What other options did the Board look at? What other ways were explored to get cash in the pockets of clubs now?
There were simply no other viable options. We’ve already talked about loans. It is clear, that in the absence of any suggested alternative ways of providing money to clubs, no other practical and realistic way exists.
Did the Board get “in too deep” here and put themselves in so much of a corner they felt they had to stick by the resolution and try and get it through?
No, the Board took extensive legal advice from a QC and put forward a resolution that curtailed the Ladbrokes Championship, League 1 and League 2, to get fee payments out to clubs immediately, and allowed for a decision to be made later in respect of the Ladbrokes Premiership.
No-one else has come up with any alternative plan.
Can you in good conscience say that this is 100% the best way for Scottish football?
We acted firmly in the best interests of all member clubs. We had many sleepless nights, many long discussions, and endured considerable stress on how to find a solution that protected clubs and jobs as much as possible – all of this in a period of unprecedented uncertainty over when the industry can get back to work.
In the weeks and months to come when all this is over, I’ve no doubt that people will see we did the right thing at the right time for the right reasons.
The Board largely consists of club representatives. Were Board members able to leave their own situations at the door when it came to discussing how to move forward?
The SPFL Board is there to look after the best interests of the game as a whole. That’s our duty and I firmly believe we have fulfilled it to the letter. While journalists, pundits and those who voted to reject the resolution have the luxury of criticism without responsibility, the SPFL Board has a duty to act.
I am firmly convinced that the SPFL Board acted in the best interests of clubs overall.
Looking back, what would you have done differently?
In relation to the Dundee FC return, there was little, if anything, that we could have done differently. The situation was not of our making and Dundee FC are fully entitled to have a change of heart from reject to accept.

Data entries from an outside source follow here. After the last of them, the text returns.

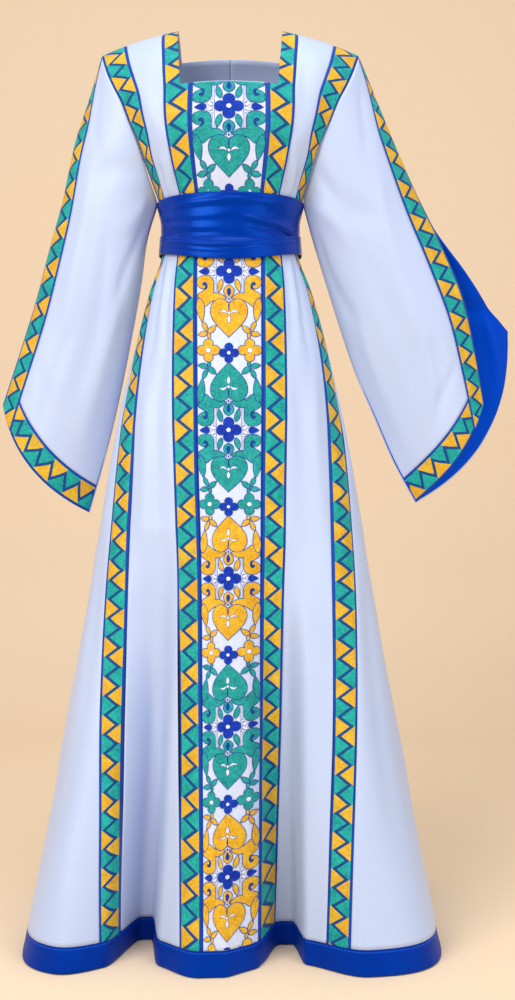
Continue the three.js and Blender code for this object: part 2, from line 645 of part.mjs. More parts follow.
// The curve across one half of a sleeve at t, from the over-arm edge to the underarm fold.
function sleeveLine(sleeve, half, t) {
  const { side, sections, rounds, bow, open } = sleeve;
  const row = read(sections, 't', t);
  const front = half === 'front';
  const parted = front ? 0 : Math.max(0, (t - SPLIT) / (1 - SPLIT));
  const over = [
    side * (row.overX + open.x * parted ** OPEN_BEND.x),
    open.y * parted ** OPEN_BEND.y,
    row.overZ + open.z * parted ** OPEN_BEND.z,
  ];
  const under = [side * row.underX, 0, row.underZ];
  const deep = front ? -row.frontDeep : row.backDeep;
  const round = clamp(read(rounds, 't', t)[half], 0, 1);
  // The cuff bows out square to its own slant.
  const out = bow[half] * smooth((t - BOW_START) / (1 - BOW_START));
  const slant = Math.hypot(over[0] - under[0], over[2] - under[2]);
  const bowX = (side * out * (over[2] - under[2])) / slant;
  const bowZ = (-out * Math.abs(over[0] - under[0])) / slant;
  const points = [];
  for (let k = 0; k <= 80; k += 1) {
    const angle = (Math.PI * k) / 80;
    const w = 1 - mix(k / 80, (1 - Math.cos(angle)) / 2, round);
    const bulge = Math.sin(angle);
    points.push(
      new THREE.Vector3(
        mix(under[0], over[0], w) + bowX * bulge,
        mix(under[1], over[1], w) + deep * bulge,
        mix(under[2], over[2], w) + bowZ * bulge,
      ),
    );
  }
  return measured(points);
}

const loops = new Map();
function loopOf(sleeve, half) {
  const key = `${sleeve.side}${half}`;
  if (!loops.has(key)) {
    const corners = armhole(sleeve.side, half);
    const points = corners.map((corner) => corner.p.clone());
    loops.set(key, { corners, points: measured(points) });
  }
  return loops.get(key);
}

// A point of a sleeve's outer face: u runs from the over-arm edge to the underarm, t to the cuff.
function sleevePoint(sleeve, half, u, t) {
  const line = sleeveLine(sleeve, half, t);
  const p = pointAt(line, u * line[line.length - 1].along);
  const fade = smooth(t / LOOP_BLEND);
  if (fade >= 1) return p;
  const loop = loopOf(sleeve, half).points;
  const start = sleeveLine(sleeve, half, 0);
  const from = pointAt(start, u * start[start.length - 1].along);
  const shift = pointAt(loop, u * loop[loop.length - 1].along).sub(from);
  return p.addScaledVector(shift, 1 - fade);
}

function sleeveCorner(sleeve, half, u, t) {
  const corner = ownCorner(sleeve, half, u, t);
  // Where the two halves are sewn together they share one normal, so that their walls meet in a mitre.
  const sewn = u > 0.99 ? 1 : u < 0.01 ? 1 - smooth((t - SPLIT) / 0.3) : 0;
  if (sewn > 0) {
    const other = ownCorner(sleeve, half === 'front' ? 'back' : 'front', Math.round(u), t).n;
    corner.n.lerp(other, sewn / 2).normalize();
  }
  return corner;
}

function ownCorner(sleeve, half, u, t) {
  const p = sleevePoint(sleeve, half, u, t);
  const du = 0.004;
  const dt = 0.004;
  const at = (uAt, tAt) => sleevePoint(sleeve, half, clamp(uAt, 0, 1), clamp(tAt, 0, 1));
  const across = at(u + du, t).sub(at(u - du, t));
  const down = at(u, t + dt).sub(at(u, t - dt));
  const n = across.cross(down).normalize();
  const out = half === 'front' ? sleeve.side : -sleeve.side;
  return { p, n: n.multiplyScalar(out) };
}

// Where a sleeve's columns lie at t: at the armhole on the body's own corners, then by even shares.
function sleeveColumns(sleeve, half, t) {
  const { corners } = loopOf(sleeve, half);
  const line = sleeveLine(sleeve, half, t);
  const width = line[line.length - 1].along;
  const count = corners.length - 1;
  const band = [0, SLEEVE_BAND / 2, SLEEVE_BAND];
  return corners.map((corner, k) => {
    const wanted = k <= 2 ? band[k] / width : mix(SLEEVE_BAND / width, 1, (k - 2) / (count - 2));
    return mix(corner.share, wanted, smooth(t / 0.2));
  });
}

// The first row of a sleeve piece lies along the armhole, just clear of the body's edge.
function armholeRow(sleeve, half, columns) {
  const { corners } = loopOf(sleeve, half);
  return columns.map((u, k) => {
    const own = sleeveCorner(sleeve, half, u, 0.03);
    const corner = corners[k];
    const low = smooth((0.55 - (1 - corner.share)) / 0.4);
    const away = own.p.clone().sub(corner.p).normalize();
    const p = corner.p.clone().addScaledVector(away, mix(SEAM, 2.2, low));
    p.x += sleeve.side * 2.4 * low;
    p.z += 1.2 * low;
    const n = corner.n.clone().lerp(own.n, low).normalize();
    return { p, n };
  });
}

const cuffStart = ({ sections }) => {
  const [a, b] = [sections[0], sections[sections.length - 1]];
  return 1 - CUFF_BAND / Math.hypot(a.overX - b.overX, a.overZ - b.overZ);
};

// Half a sleeve: a lattice over u and t, with the seam gaps taken off its edges.
function sleeveLattice(sleeve, half, rows, first, last) {
  return rows.map((t) => {
    const line = sleeveLine(sleeve, half, Math.max(t, 0));
    const gap = SEAM / 2 / line[line.length - 1].along;
    const columns = sleeveColumns(sleeve, half, Math.max(t, 0)).slice(first, last + 1);
    columns[0] += gap;
    columns[columns.length - 1] -= gap;
    if (t > 0) return columns.map((u) => sleeveCorner(sleeve, half, u, t));
    const all = sleeveColumns(sleeve, half, 0);
    const row = armholeRow(sleeve, half, all);
    const cutRow = row.slice(first, last + 1);
    // The gap at the row's two ends, along the row.
    const nudge = (k, towards, amount) => {
      const step = row[towards].p.clone().sub(row[k].p).normalize().multiplyScalar(amount);
      return { p: row[k].p.clone().add(step), n: row[k].n };
    };
    cutRow[0] = nudge(first, first + 1, SEAM / 2);
    cutRow[cutRow.length - 1] = nudge(last, last - 1, SEAM / 2);
    return cutRow;
  });
}

function sleeves() {
  for (const [name, sleeve] of Object.entries(SLEEVES)) {
    const cuff = cuffStart(sleeve);
    const seamT = SEAM / 2 / SLEEVE_LENGTH;
    const body = [0, ...SLEEVE_ROWS];
    const lastFront = loopOf(sleeve, 'front').corners.length - 1;
    const lastBack = loopOf(sleeve, 'back').corners.length - 1;
    const pieces = [
      [`sleeve_front_${name}`, 'front', [...body, cuff - seamT], 2, lastFront, CLOTH, MATERIALS.cloth],
      [`sleeve_band_${name}`, 'front', [...body, cuff, 1], 0, 2, CLOTH, MATERIALS.zigzag],
      [`cuff_band_${name}`, 'front', [cuff + seamT, 1], 2, lastFront, CLOTH, MATERIALS.zigzag],
      [`sleeve_back_${name}`, 'back', [...body, cuff, 1], 0, lastBack, CLOTH, MATERIALS.cloth],
    ];
    for (const [piece, half, rows, first, last, thick, finish] of pieces) {
      model.add(wall(piece, sleeveLattice(sleeve, half, rows, first, last), thick, finish));
    }
    // The lining lies inside both halves: its points are the sleeve's own, moved in.
    for (const half of ['front', 'back']) {
      const rows = [LINING_TOP, ...SLEEVE_ROWS.filter((t) => t > LINING_TOP + 0.03), cuff, 0.996];
      const count = half === 'front' ? lastFront : lastBack;
      const lattice = sleeveLattice(sleeve, half, rows, 0, count).map((row) =>
        row.map(({ p, n }) => ({ p: p.addScaledVector(n, -(CLOTH + SEAM)), n })),
      );
      model.add(wall(`sleeve_lining_${half}_${name}`, lattice, LINING, MATERIALS.blue));
    }
  }
}

// ---------------------------------------------------------------- the sash
// One turn of the sash: a closed ring whose points are the dress's own, moved out.
function sashTurn(name, profile, lower, upper) {
  const ups = range(profile.length * 2 - 2);
  const places = range(SASH_COLUMNS).slice(0, -1);
  const lattice = ups.map((up) =>
    places.map((turn) => {
      const face = turn < 0.5 ? 'front' : 'back';
      const share = (turn < 0.5 ? turn : 1 - turn) * 2;
      const facing = face === 'front' ? Math.sin(Math.PI * share) ** 2 : 0;
      const z = mix(lower(facing), upper(facing), up);
      const low = reach(face, z, -1);
      const high = reach(face, z, 1);
      const { p, n } = bodyCorner(face, z, mix(low, high, share));
      return { p: p.addScaledVector(n, read(profile, 'up', up).out), n };
    }),
  );
  model.add(wall(name, lattice, SASH_CLOTH, MATERIALS.blue, { closed: true }));
}

function sash() {
  const dip = (facing) => mix(SASH_DIP_SIDE, SASH_DIP_FRONT, facing);
  sashTurn('sash_upper_turn', UPPER_TURN, (facing) => dip(facing) + SASH_LAP, () => SASH_TOP);
  sashTurn('sash_lower_turn', LOWER_TURN, dip, (facing) => dip(facing) + LOWER_TURN_HEIGHT);
}

frontPanels();
backPanels();
hemBands();
sleeves();
sash();
model.position.z = -SHOULDER_HEIGHT;

export default model;
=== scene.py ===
# A full-length jalabiya in its worn, hollow shape: a banded and flowered dress with split bell sleeves,
# blue sleeve linings, a blue hem band and a blue waist sash wound in two turns.
import math

import bmesh
import bpy
import numpy as np
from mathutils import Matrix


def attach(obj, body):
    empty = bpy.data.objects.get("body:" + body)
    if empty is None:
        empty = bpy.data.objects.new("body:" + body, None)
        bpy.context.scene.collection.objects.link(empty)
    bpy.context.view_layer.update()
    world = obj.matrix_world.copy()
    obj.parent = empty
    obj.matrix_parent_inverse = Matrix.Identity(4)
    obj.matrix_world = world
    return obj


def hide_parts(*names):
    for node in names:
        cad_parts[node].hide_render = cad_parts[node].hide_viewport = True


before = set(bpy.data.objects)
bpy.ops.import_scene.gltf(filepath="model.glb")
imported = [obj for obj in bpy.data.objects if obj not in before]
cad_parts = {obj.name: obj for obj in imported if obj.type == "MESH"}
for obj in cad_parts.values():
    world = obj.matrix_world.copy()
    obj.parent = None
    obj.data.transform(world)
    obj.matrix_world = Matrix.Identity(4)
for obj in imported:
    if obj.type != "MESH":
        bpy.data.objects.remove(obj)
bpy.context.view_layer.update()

# ---------------------------------------------------------------- centre front panel
# The flowered panel down the middle of the front, from the hem band to the square neckline. Pale satin,
# embroidered, sewn between the two zigzag bands. Its surface is the dress body's, shared by every panel.
SHOULDER_HEIGHT = 1460.0
ARMPIT = 1175.0
NECKLINE = 1342.0
BACK_NECK = 1435.0
SHOULDER = 1467.0
HEM_BAND = 36.0
SEAM = 0.3
CLOTH = 1.5
METRE = 1000
BODICE_SQUARE = 2.3
# how far across the band beside the panel the neckline is cut
NECK_SHARE = 0.4
# how far a fold drifts to the middle as it runs out, and how much wider its slopes grow
FOLD_DRIFT = 0.14
FOLD_WIDENS = 24
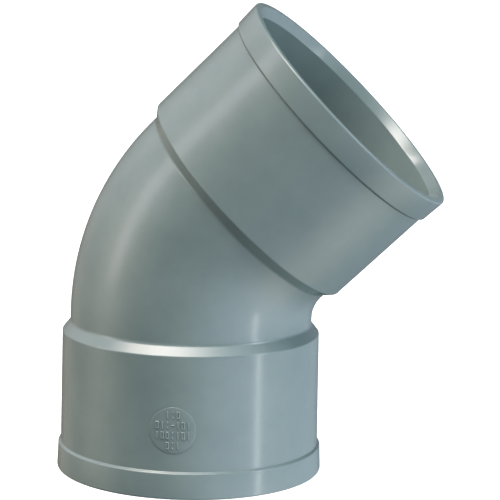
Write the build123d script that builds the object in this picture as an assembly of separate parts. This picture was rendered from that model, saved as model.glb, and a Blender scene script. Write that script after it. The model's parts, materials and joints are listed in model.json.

However, with the benefit of hindsight, we probably should have given clubs a few more days to respond to the directors written resolution. Also, in the press release issued on 15 April following approval of the resolution, we should have expressed concern and regret to Partick Thistle and Stranraer, who were sadly relegated by the resolution. That is one of the reasons why Neil Doncaster spoke to Jacqui Low and Iain Dougan the following day.
In summary, and as I hope I have now explained in detail, the resolution represented the only feasible way of drawing a line under Season 2019/20 in the lower Divisions and allowing substantial fee payments to be made to clubs, an action underlined by its overwhelming support from clubs in all Divisions.